Sort of, '22 boxes, a quarter of a million pounds, just one question. 'Deal?'

That seems like an unnecessarily harsh version of the programme, I mean I know there's a credit crunch on and all, but...That's not even the same show anymore, just Noel Edmonds going, 'Right, we're going to give you a tenner, and you can take it and you can fuck off. - go on, get out of here'.

The same drop in standards can be seen everywhere. Even in supermarkets. You go into Tesco now and you're supposed to do your own checkouts. That's bad enough, but they also expect you to take your own bags every time you go shopping - and you should, by the way.

These things wouldn't be so bad on their own, but put them together and it causes problems. Typical scenario:

You go into Tesco - with your bags - pick up a basket and go round the shop putting stuff into the basket. You come to the checkouts, you put your basket on one side, put your bags on the other side, put your stuff through the scanner. You're just about to put the first item into your bag and the machine does this:

'Unexpected item in bagging area. Unexpected item in bagging area.'

And you find yourself going - UNEXPECTED? IT'S A BAG! IT'S A BAG, FOR GOD'S SAKE.

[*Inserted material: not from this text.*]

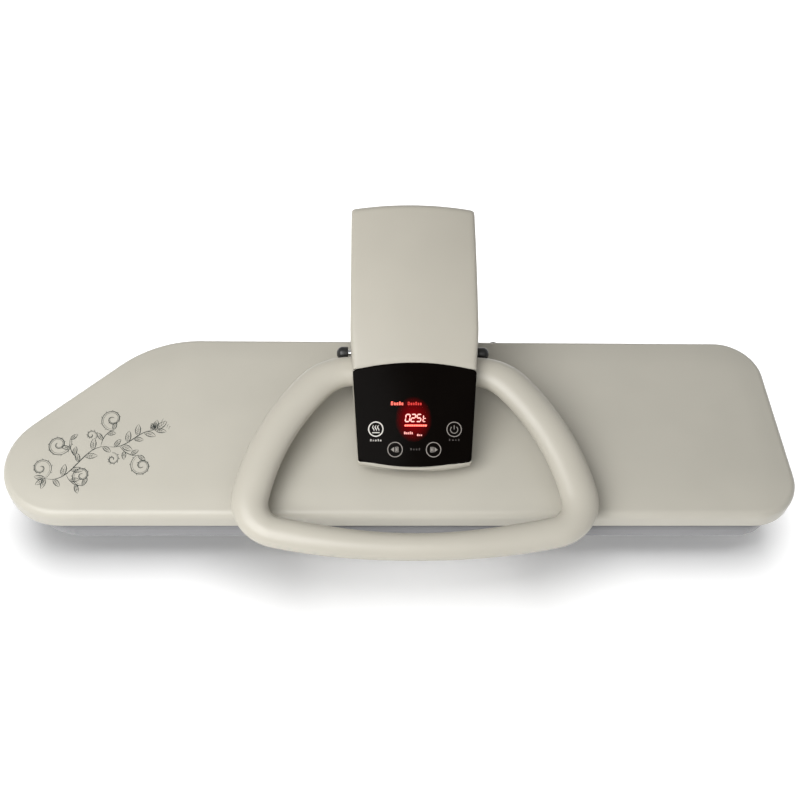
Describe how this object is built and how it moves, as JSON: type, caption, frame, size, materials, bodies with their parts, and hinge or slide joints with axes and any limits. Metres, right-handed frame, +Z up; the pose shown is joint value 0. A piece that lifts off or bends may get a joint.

I mean, of all the things you would expect to find, in a bagging area, I'd have thought that a bag would be pretty high up on the list. If you'd had said to me you'd put a traffic cone on there, maybe, I don't know, the head of a crocodile and Barack Obama's left testicle, then yeah, I'd have said that was unexpected as well.

It'd also be a bit...weird. For one thing, how did they scan through?

It's fine though, because I've started getting my own back on them. You know how, each time you shop and re-use a bag, you get a Clubcard point? Well, that's really worked out for me, because I now do all of my shopping one item at a time. I now have enough Clubcard points to actually buy Tesco, which is nice.